12. Community Bulletin Boards and Personal Announcements

Near the exit doors, cork bulletin boards served as the pre-internet hub for community information exchange, covered with handwritten index cards and colorful flyers. Babysitters advertised their services alongside handymen, local seamstresses, and kids offering lawn mowing or snow shoveling depending on the season. These community boards connected neighbors through commerce and services long before online neighborhood groups attempted the same function.

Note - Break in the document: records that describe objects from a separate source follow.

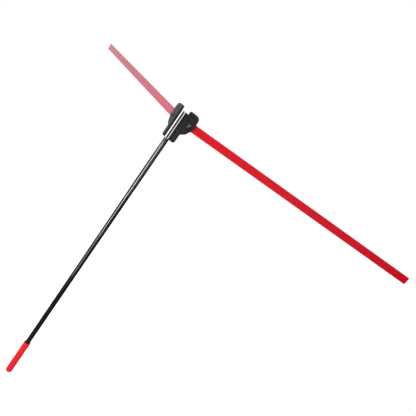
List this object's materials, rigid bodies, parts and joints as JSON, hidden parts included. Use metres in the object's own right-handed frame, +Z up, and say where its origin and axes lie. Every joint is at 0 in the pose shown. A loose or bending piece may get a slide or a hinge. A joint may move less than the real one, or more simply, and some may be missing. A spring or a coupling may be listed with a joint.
{
  "type": "folding cross-arm leveling rod",
  "caption": "Hand-held black rod with a red grip and a V-shaped hinge head whose flat arms fold out level from the rod or down along it.",
  "frame": {"origin": "rounded bottom end of the grip, on the rod's axis", "axes": "+Z up along the rod to the head; +X to the right arm's side; the head's V is the same on both sides of the YZ plane and opens towards +Y"},
  "size_m": [1.5192, 0.4513, 1.0783],
  "materials": {
    "rod_black": "gloss black enamel on steel tube",
    "grip_vinyl": "dipped soft vinyl, satin gloss",
    "plug_plastic": "moulded polyethylene",
    "sleeve_chrome": "bright chrome plate",
    "screw_steel": "zinc-plated steel",
    "head_plastic": "fine-textured moulded nylon",
    "insert_brass": "turned brass",
    "bolt_black": "black oxide, oiled",
    "washer_plastic": "natural acetal",
    "arm_red": "red powder coat over aluminium flat bar",
    "arm_clear_red": "see-through pale red"
  },
  "bodies": {
    "rod": {"shaft_tube": "rod_black", "grip": "grip_vinyl", "shaft_lower_plug": "plug_plastic", "shaft_upper_plug": "plug_plastic", "head_sleeve": "sleeve_chrome", "head_set_screw": "screw_steel", "head_core": "head_plastic", "right_cover": "head_plastic", "right_cover_screws": "screw_steel", "right_cover_inserts": "insert_brass", "right_pivot_bolt": "bolt_black", "right_friction_washers": "washer_plastic", "right_disc_spring": "screw_steel", "right_pivot_nut": "screw_steel", "right_stop_pin": "screw_steel", "left_cover": "head_plastic", "left_cover_screws": "screw_steel", "left_cover_inserts": "insert_brass", "left_pivot_bolt": "bolt_black", "left_friction_washers": "washer_plastic", "left_disc_spring": "screw_steel", "left_pivot_nut": "screw_steel", "left_stop_pin": "screw_steel"},
    "right_arm_body": {"right_arm": "arm_red", "right_arm_bush": "insert_brass"},
    "left_arm_body": {"left_arm": "arm_clear_red", "left_arm_bush": "insert_brass"}
  },
  "joints": [
    {"name": "right_arm_fold", "type": "hinge", "parent": "rod", "child": "right_arm_body", "pos_m": [0.02944, 0.017, 1.04], "axis": [-0.5, 0.866, 0], "range_deg": [0, 90]},
    {"name": "left_arm_fold", "type": "hinge", "parent": "rod", "child": "left_arm_body", "pos_m": [-0.02944, 0.017, 1.04], "axis": [-0.5, -0.866, 0], "range_deg": [0, 90]}
  ]
}
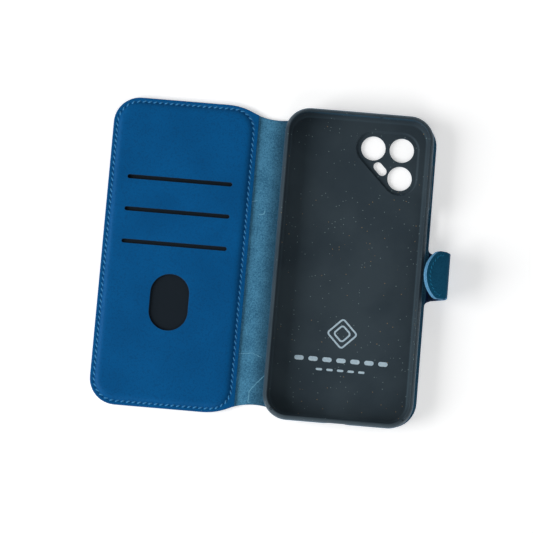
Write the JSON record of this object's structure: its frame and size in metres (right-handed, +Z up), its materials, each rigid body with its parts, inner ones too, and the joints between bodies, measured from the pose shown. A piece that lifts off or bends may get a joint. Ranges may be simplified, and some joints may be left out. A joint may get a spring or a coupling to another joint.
{
  "type": "phone wallet case",
  "caption": "Leather wallet case for a phone, open flat: front cover with card slots and thumb window, suede spine, moulded phone shell, and a folding magnetic clasp.",
  "frame": {"origin": "on the surface the open case lies on, under the middle of its outer box", "axes": "+X from the front cover towards the phone shell and the clasp, +Y towards the top of the phone, +Z up out of the open case"},
  "size_m": [0.1834, 0.1658, 0.0255],
  "materials": {
    "blue_leather": "smooth fine-grained blue leather",
    "navy_leather": "smooth navy leather",
    "blue_suede": "napped flesh side of the leather, pale blue",
    "dark_bioplastic": "satin moulded bioplastic with small pale flecks",
    "cover_board": "pressed fibre board",
    "black_lining": "fine black lining cloth",
    "blue_thread": "twisted polyester thread",
    "steel": "thin cold-rolled steel",
    "magnet": "nickel-plated magnet",
    "bonding_film": "clear bonding film"
  },
  "bodies": {
    "case_back": {"back_leather": "navy_leather", "bonding_film": "bonding_film", "phone_shell": "dark_bioplastic"},
    "spine": {"spine_leather": "blue_suede"},
    "front_cover": {"front_leather": "blue_leather", "cover_board": "cover_board", "keeper_plate": "steel", "pocket_liner_1": "black_lining", "pocket_liner_2": "black_lining", "pocket_liner_3": "black_lining", "card_panel": "blue_leather", "panel_stitching": "blue_thread", "outer_stitching": "blue_thread"},
    "strap": {"strap_leather": "blue_leather", "strap_lining": "navy_leather"},
    "tab": {"tab_leather": "blue_leather", "tab_lining": "blue_suede", "tab_magnet": "magnet", "tab_stitching": "blue_thread", "tab_stitching_under": "blue_thread"}
  },
  "joints": [
    {"name": "spine_fold", "type": "hinge", "parent": "case_back", "child": "spine", "pos_m": [0.00009, 0, 0.0016], "axis": [0, 1, 0], "range_deg": [0, 90]},
    {"name": "cover_fold", "type": "hinge", "parent": "spine", "child": "front_cover", "pos_m": [-0.01411, 0, 0.0012], "axis": [0, 1, 0], "range_deg": [0, 90]},
    {"name": "strap_fold", "type": "hinge", "parent": "case_back", "child": "strap", "pos_m": [0.08299, -0.0014, 0.0011], "axis": [0, -1, 0], "range_deg": [-55, 27]},
    {"name": "tab_fold", "type": "hinge", "parent": "strap", "child": "tab", "pos_m": [0.09009, -0.0014, 0.01679], "axis": [0, -1, 0], "range_deg": [-90, 0]}
  ]
}
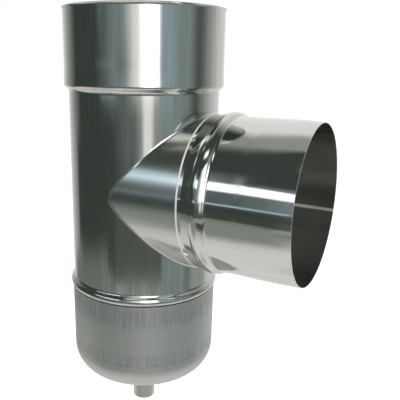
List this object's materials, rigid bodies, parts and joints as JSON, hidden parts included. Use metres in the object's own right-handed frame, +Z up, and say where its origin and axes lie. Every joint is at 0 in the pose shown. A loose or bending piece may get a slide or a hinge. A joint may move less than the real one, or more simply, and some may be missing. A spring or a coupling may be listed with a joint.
{
  "type": "stove pipe tee",
  "caption": "Single-wall stainless flue tee with a bell on top, a side branch ending in a beaded male spigot, and a push-fit drawn cap with a drain nipple that closes the lower end.",
  "frame": {"origin": "crossing of the pipe's axis and the branch's axis, at the middle of the flue's bore", "axes": "+Z up along the pipe's axis, out of the bell; +X along the branch's axis, out of its spigot; +Y to the back"},
  "size_m": [0.2092, 0.128, 0.3391],
  "materials": {
    "bright_steel": "bright-annealed sheet, almost a mirror",
    "weld_steel": "smooth weld without filler, polished",
    "drawn_steel": "satin, with fine upright draw lines",
    "turned_steel": "satin, turned"
  },
  "bodies": {
    "tee": {"tee_body": "bright_steel", "branch_collar": "bright_steel", "branch_spigot": "bright_steel", "saddle_weld": "weld_steel", "spigot_weld": "weld_steel"},
    "cap": {"condensate_cap": "drawn_steel", "drain_nipple": "turned_steel", "drain_weld": "weld_steel"}
  },
  "joints": [
    {"name": "cap_pull", "type": "slide", "parent": "tee", "child": "cap", "axis": [0, 0, -1], "range_m": [0, 0.065]}
  ]
}
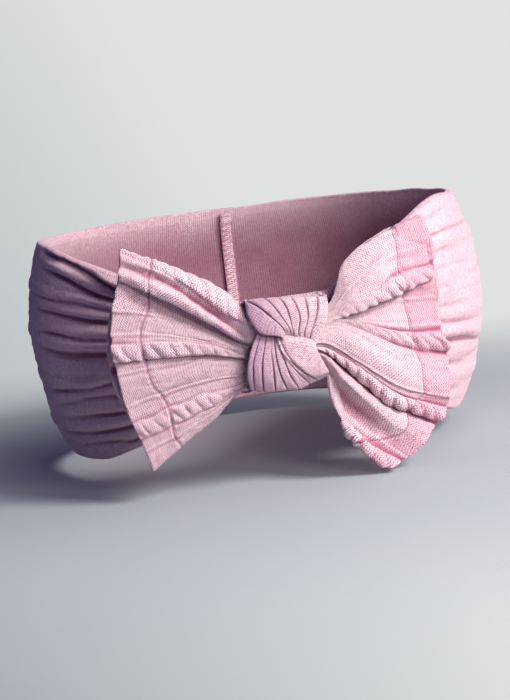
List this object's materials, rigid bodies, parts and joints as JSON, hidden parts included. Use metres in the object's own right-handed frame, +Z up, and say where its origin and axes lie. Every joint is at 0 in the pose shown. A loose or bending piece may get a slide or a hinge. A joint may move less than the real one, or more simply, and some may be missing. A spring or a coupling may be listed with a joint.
{
  "type": "knotted bow headband",
  "caption": "Soft cable-knit stretch headband for a baby, gathered at the front by a knotted strip that also pinches a bow with open-ended wings.",
  "frame": {"origin": "centre of the head that the band is worn on, on its widest circle", "axes": "+Z up the head's axis towards the crown, -Y to the front where the knot sits, +X to the right of a viewer who faces the knot"},
  "size_m": [0.1404, 0.1572, 0.069],
  "materials": {
    "band_knit": "fine cable-patterned nylon knit, dusty pink",
    "bow_knit": "fine cable-patterned nylon knit, dusty pink",
    "knot_knit": "fine plain nylon knit in tight folds, dusty pink",
    "thread": "spun polyester sewing thread, dusty pink"
  },
  "bodies": {
    "band_and_knot": {"band": "band_knit", "band_back_seam": "band_knit", "band_seam_thread": "thread", "knot_upper_strand": "knot_knit", "knot_lower_strand": "knot_knit", "knot_upper_tail": "knot_knit", "knot_lower_tail": "knot_knit", "knot_closing_thread": "thread", "bow_waist": "bow_knit", "waist_binding_thread": "thread"},
    "left_wing": {"left_wing": "bow_knit", "left_hem_thread": "thread"},
    "right_wing": {"right_wing": "bow_knit", "right_hem_thread": "thread"}
  },
  "joints": [
    {"name": "left_wing_flop", "type": "hinge", "parent": "band_and_knot", "child": "left_wing", "pos_m": [-0.014, -0.0785, -0.003], "axis": [0, 0, 1], "range_deg": [-15, 60], "stiffness_Nm_per_rad": 0.001},
    {"name": "right_wing_flop", "type": "hinge", "parent": "band_and_knot", "child": "right_wing", "pos_m": [0.014, -0.0785, -0.003], "axis": [0, 0, -1], "range_deg": [-12, 60], "stiffness_Nm_per_rad": 0.001}
  ]
}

Store managers would often pin important community announcements to these boards—school closings during bad weather, fundraisers for families experiencing hardship, or notices about upcoming town events. The birth of a baby to a regular customer might merit a special notice, as would the passing of a neighborhood fixture, making the grocery store an important communication center that shared news before it reached the weekly newspaper. These bulletin boards served as physical social networks where a handwritten note could connect someone needing help with someone offering solutions, all mediated by the trusted space of the local grocery store.
The 1960s grocery shopping experience, though lacking our modern electronic conveniences, compensated with human connections and community integration that many shoppers now find themselves nostalgic for. While technological advances have made our shopping more efficient, something was lost when the neighborhood grocery store transformed from a social hub into a transactional space. Perhaps understanding what shopping looked like before the beep of scanners can help us appreciate both the conveniences we’ve gained and the connections we might want to rebuild.